Salon:
The passage of healthcare reform is not just a triumph of Pelosi’s liberal idealism, though it is partly that. It’s just as much a triumph of her underappreciated legislative savvy – mastery, really. In the ’01 leadership race, Hoyer was supposed to be the skilled tactician. Pelosi was supposed to be the clueless ideologue. But as speaker, she’s adeptly she’s mixed her idealism with the deft touch of a seasoned congressional insider.And what's wrong with her "San Francisco liberal values," anyway? Seems to me we could use a few more of them in Congress, and across the country. Damn certain we don't need the tea party's idea of "values".

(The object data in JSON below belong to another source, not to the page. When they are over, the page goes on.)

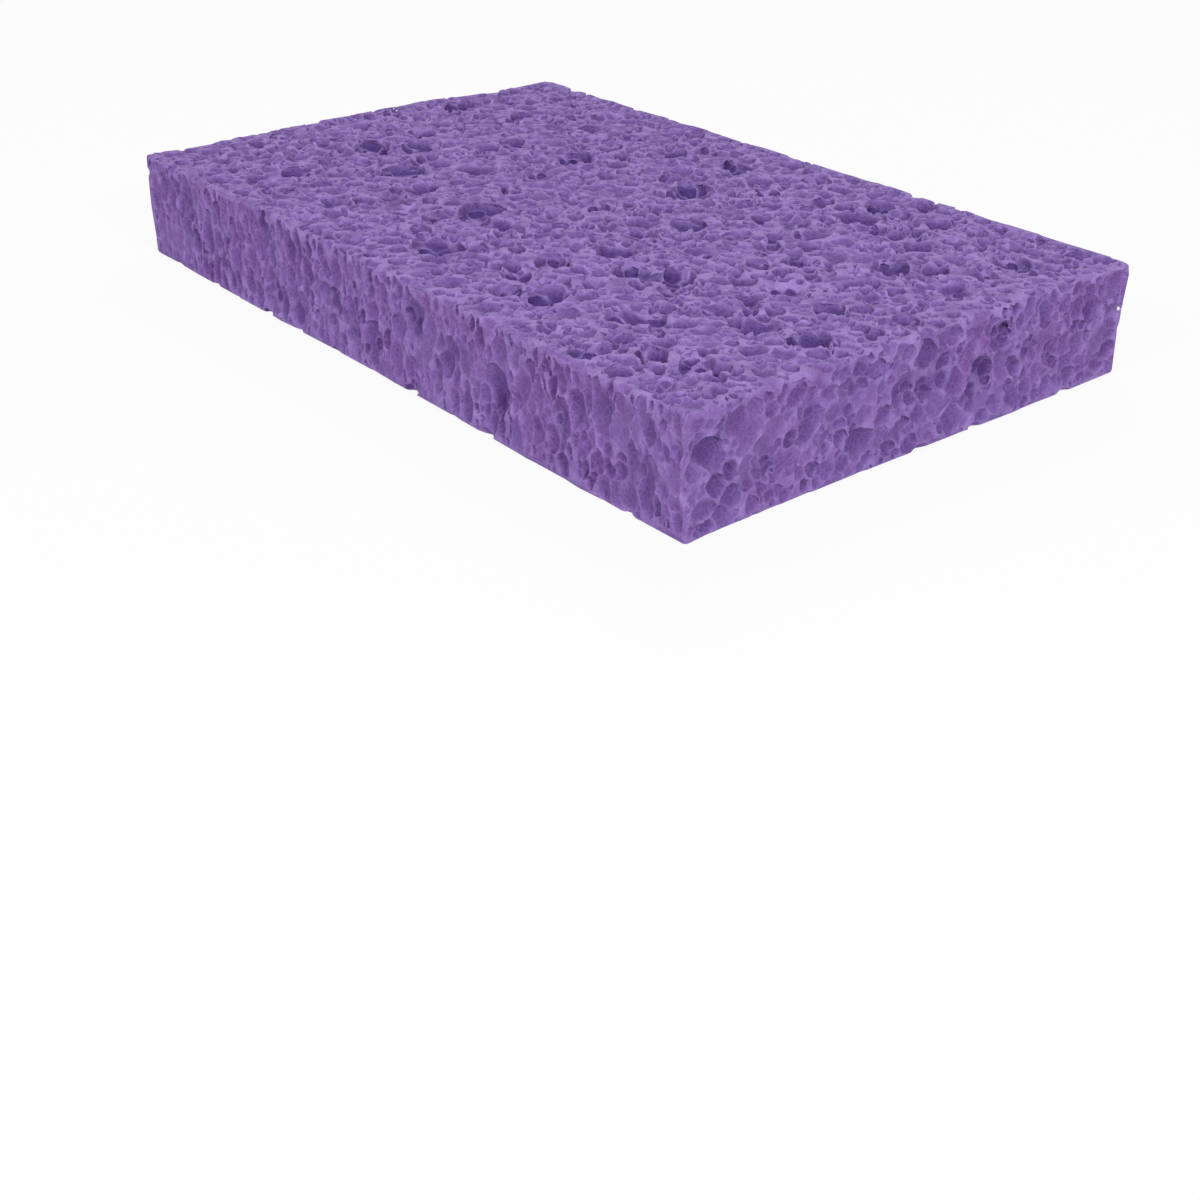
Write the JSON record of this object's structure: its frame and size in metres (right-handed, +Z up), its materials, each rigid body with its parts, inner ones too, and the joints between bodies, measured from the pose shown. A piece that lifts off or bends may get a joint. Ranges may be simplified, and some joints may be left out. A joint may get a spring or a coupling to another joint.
{
  "type": "cleaning sponge",
  "caption": "Flat rectangular cellulose cleaning sponge with open pores on all six faces, for wiping and washing by hand.",
  "frame": {"origin": "centre of the large face that the sponge lies on", "axes": "+X along the length, +Y across the width, +Z up through the thickness"},
  "size_m": [0.12, 0.075, 0.015],
  "materials": {
    "cellulose_foam": "matte open-celled purple cellulose foam"
  },
  "bodies": {
    "root": {"sponge": "cellulose_foam"}
  },
  "joints": []
}
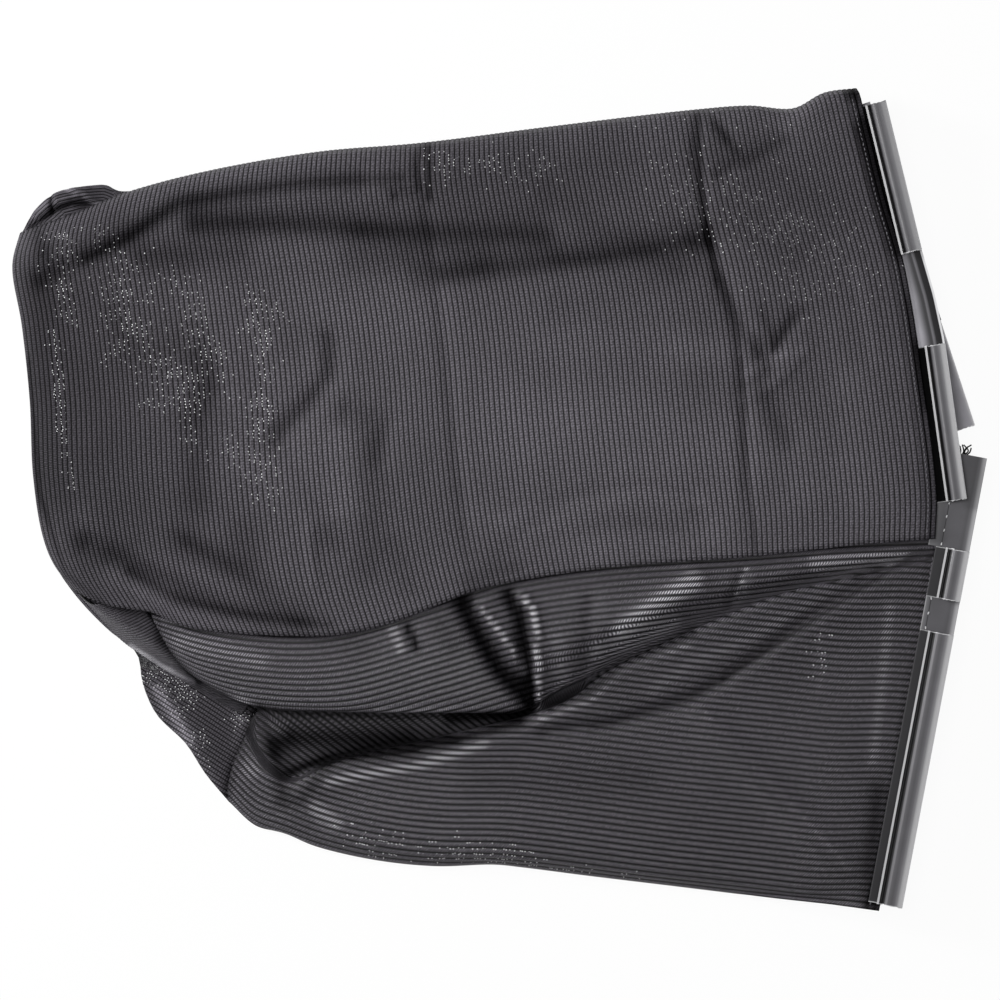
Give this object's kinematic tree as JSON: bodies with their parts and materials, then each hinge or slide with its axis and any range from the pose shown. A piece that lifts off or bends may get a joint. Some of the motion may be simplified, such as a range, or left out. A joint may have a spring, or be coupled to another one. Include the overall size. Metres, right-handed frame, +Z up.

You need look no further than the healthcare saga for confirmation of this. Who else could have pulled off what Pelosi just did? For more than a year, she carefully balanced the wildly disparate interests of her caucus’ various coalitions – the progressives who demanded a “robust” public option, the Blue Dogs who cared mainly about deficits, the pro-lifers who made abortion their make-or-break issue, and on and on. She gave away just enough to each group to keep reform alive – without sacrificing her own bottom-line of near-universal coverage.
She also went to war with the Senate after the Massachusetts special election – and won, forcing that chamber’s leaders to embrace the reconciliation process they’d been shunning.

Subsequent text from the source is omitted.